SHORT EXERCISE
Reproduce only the lines of the material below that start at the line containing "imported = [obj" and stop at the line containing "obj.data.transform(world)". Keep both end lines.

════

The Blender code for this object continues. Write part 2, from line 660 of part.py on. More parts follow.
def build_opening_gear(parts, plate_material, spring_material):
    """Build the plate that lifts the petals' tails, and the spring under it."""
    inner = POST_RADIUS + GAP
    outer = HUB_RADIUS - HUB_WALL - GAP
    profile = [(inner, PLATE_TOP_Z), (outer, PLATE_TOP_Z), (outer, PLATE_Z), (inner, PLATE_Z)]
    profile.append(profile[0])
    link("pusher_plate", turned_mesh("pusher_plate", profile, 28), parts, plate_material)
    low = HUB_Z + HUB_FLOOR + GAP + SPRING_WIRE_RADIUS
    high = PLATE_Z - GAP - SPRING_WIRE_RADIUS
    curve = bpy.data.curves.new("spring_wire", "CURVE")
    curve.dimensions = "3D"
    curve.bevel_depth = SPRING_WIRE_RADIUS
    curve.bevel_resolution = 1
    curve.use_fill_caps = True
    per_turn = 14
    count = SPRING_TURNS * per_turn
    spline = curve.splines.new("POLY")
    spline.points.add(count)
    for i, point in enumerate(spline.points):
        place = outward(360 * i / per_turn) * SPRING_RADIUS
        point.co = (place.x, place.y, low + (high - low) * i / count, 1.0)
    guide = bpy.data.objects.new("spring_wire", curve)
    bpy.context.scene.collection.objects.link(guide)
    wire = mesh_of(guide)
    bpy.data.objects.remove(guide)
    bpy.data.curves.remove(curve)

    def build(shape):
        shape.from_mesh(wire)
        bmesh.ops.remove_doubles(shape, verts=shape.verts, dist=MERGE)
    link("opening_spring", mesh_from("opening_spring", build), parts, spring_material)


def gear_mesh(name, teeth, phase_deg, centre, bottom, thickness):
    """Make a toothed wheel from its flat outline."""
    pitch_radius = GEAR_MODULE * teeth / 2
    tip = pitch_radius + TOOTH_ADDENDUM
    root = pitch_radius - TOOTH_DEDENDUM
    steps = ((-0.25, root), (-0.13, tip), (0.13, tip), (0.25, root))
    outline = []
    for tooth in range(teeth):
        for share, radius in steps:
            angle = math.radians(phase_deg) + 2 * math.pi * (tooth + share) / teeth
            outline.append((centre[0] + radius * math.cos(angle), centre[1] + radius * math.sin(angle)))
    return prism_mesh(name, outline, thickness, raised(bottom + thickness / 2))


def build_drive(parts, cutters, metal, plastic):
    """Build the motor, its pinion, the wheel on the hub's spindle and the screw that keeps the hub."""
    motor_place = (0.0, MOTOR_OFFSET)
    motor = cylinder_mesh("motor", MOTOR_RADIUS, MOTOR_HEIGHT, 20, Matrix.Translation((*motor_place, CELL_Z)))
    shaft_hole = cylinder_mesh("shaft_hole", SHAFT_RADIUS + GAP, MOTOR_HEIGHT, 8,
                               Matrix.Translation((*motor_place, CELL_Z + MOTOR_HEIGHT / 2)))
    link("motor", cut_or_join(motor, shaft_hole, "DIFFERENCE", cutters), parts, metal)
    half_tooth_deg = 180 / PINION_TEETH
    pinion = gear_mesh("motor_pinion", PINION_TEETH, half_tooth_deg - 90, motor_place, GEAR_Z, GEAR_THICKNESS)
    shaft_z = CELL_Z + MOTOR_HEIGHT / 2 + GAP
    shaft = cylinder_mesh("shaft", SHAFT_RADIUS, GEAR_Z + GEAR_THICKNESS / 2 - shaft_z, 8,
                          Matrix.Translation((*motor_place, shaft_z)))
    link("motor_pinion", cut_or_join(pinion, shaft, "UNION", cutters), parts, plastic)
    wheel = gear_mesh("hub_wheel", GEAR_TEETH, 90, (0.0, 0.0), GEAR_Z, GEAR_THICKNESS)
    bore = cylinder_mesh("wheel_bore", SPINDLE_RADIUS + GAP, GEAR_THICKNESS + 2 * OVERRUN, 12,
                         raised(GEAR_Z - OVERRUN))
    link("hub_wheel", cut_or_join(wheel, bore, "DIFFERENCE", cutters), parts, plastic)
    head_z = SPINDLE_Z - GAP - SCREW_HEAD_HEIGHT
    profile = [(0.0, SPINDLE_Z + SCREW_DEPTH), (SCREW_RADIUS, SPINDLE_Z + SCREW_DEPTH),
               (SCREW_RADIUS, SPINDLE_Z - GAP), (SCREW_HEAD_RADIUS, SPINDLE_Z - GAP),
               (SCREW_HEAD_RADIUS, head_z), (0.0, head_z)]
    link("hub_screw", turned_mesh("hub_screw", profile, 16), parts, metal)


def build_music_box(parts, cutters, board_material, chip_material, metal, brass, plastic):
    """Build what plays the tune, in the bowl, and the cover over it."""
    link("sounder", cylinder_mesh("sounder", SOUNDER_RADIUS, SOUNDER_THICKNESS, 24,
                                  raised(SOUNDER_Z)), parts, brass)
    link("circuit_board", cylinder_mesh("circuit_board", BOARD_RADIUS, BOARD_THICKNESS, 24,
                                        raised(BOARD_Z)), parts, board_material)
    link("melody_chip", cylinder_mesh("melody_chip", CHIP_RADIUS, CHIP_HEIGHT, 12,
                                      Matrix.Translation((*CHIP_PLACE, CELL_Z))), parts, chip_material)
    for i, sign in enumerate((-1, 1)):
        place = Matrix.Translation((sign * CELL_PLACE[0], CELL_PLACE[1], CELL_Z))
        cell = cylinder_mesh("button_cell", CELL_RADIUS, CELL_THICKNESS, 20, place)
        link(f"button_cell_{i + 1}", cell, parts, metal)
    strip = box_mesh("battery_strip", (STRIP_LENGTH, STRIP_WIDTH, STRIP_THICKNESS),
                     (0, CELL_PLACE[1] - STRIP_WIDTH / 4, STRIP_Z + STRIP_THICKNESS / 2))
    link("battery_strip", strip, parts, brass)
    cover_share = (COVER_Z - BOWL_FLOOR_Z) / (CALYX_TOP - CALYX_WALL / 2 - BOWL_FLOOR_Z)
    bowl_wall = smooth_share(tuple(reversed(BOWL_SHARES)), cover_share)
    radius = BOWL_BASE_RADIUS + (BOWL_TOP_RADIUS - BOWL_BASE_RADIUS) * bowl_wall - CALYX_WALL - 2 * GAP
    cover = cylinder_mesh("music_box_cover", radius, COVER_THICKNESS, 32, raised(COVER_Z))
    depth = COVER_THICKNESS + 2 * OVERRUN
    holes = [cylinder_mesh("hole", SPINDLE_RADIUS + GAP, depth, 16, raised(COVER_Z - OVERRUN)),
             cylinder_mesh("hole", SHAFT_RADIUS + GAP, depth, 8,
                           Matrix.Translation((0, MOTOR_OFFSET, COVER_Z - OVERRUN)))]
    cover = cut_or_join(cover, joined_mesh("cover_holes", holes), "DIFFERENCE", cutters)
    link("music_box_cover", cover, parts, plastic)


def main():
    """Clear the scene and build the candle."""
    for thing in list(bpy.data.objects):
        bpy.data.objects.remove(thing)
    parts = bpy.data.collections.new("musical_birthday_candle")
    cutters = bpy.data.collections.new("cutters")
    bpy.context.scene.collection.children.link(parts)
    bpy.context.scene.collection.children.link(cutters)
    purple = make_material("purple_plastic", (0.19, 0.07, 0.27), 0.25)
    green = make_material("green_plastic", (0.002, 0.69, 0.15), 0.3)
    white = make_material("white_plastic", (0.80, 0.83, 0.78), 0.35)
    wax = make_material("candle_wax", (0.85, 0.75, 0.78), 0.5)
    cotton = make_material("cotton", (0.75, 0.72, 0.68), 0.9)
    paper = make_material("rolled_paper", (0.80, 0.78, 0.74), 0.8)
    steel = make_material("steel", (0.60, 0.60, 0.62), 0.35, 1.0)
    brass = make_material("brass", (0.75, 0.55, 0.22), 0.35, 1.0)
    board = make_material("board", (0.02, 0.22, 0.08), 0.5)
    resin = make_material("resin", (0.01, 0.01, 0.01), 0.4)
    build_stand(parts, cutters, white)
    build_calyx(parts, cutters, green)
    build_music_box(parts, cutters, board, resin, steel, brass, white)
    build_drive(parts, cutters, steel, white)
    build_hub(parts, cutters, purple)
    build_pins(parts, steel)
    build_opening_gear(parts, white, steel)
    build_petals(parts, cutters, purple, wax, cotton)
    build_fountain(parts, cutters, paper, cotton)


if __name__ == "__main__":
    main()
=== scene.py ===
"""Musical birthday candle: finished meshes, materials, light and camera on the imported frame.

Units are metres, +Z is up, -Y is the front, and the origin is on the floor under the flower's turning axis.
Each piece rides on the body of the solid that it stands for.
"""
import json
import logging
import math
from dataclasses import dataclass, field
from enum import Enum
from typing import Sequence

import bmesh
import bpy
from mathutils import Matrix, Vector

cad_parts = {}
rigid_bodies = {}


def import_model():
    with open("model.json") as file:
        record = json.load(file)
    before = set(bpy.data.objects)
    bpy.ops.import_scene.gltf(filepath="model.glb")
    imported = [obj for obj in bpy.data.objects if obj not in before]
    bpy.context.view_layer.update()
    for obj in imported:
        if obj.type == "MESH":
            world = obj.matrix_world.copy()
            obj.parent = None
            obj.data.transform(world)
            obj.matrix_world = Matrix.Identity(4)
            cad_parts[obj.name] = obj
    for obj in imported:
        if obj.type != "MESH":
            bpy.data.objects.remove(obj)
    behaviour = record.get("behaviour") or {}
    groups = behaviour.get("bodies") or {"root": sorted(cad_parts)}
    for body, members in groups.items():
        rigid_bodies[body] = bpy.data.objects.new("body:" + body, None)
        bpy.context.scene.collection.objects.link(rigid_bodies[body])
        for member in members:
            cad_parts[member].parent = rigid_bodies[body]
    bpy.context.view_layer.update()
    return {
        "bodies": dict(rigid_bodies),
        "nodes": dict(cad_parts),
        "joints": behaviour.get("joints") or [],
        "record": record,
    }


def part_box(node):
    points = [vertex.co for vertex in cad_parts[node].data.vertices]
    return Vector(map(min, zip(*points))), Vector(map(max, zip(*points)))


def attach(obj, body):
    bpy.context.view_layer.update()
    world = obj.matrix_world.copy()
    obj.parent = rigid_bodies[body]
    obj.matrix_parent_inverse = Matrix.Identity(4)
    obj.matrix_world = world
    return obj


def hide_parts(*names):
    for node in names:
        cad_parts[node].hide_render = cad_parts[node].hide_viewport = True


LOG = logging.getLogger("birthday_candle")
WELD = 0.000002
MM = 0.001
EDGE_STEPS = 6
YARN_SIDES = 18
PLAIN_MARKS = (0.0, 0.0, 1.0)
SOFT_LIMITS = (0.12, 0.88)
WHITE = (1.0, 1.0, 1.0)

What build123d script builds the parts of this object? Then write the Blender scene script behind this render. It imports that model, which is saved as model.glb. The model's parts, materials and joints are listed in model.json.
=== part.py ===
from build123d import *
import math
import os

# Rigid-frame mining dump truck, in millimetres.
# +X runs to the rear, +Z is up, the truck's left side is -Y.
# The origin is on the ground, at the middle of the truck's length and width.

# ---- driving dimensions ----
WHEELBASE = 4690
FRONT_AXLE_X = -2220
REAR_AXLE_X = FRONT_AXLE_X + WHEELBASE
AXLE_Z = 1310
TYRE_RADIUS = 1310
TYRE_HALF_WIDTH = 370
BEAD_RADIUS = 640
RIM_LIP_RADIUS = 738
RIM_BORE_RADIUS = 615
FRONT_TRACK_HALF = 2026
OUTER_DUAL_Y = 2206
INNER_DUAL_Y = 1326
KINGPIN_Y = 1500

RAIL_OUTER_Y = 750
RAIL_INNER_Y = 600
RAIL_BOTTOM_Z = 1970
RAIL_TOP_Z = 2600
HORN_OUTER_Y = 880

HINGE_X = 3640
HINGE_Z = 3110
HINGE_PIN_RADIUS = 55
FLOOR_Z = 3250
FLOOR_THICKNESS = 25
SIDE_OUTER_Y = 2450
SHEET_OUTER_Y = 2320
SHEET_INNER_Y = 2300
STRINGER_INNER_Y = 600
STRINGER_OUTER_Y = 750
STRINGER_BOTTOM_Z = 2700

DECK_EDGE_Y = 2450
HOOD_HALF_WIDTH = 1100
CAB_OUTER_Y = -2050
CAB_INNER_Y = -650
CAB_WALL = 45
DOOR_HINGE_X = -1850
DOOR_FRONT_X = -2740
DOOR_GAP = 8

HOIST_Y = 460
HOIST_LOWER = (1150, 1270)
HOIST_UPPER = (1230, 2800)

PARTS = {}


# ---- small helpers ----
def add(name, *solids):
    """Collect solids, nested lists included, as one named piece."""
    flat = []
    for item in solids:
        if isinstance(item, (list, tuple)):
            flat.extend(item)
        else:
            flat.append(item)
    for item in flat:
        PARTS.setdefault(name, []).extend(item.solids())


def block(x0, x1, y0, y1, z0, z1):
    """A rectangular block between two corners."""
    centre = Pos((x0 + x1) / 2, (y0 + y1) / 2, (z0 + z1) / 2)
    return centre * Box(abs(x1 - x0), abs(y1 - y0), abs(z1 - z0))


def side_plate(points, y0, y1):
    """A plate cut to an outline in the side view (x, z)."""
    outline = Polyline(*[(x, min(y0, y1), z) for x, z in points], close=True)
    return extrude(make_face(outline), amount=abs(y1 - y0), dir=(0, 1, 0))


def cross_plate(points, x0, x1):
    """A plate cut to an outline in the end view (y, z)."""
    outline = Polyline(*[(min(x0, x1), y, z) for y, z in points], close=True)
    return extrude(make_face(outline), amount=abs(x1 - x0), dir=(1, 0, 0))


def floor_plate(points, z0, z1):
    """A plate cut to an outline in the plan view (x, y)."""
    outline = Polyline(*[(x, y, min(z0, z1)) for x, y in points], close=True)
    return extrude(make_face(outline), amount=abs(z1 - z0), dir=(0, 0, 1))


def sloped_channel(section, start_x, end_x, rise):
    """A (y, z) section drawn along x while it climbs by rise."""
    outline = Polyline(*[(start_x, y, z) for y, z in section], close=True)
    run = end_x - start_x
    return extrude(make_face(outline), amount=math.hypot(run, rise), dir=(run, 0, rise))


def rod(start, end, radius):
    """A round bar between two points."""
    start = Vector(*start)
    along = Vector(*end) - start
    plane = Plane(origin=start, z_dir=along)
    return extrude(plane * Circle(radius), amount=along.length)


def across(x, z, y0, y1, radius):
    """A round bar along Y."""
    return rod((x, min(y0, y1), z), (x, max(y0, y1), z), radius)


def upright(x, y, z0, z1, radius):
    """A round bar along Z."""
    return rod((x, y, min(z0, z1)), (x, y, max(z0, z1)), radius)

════

ANSWER BELOW
    imported = [obj for obj in bpy.data.objects if obj not in before]
    bpy.context.view_layer.update()
    for obj in imported:
        if obj.type == "MESH":
            world = obj.matrix_world.copy()
            obj.parent = None
            obj.data.transform(world)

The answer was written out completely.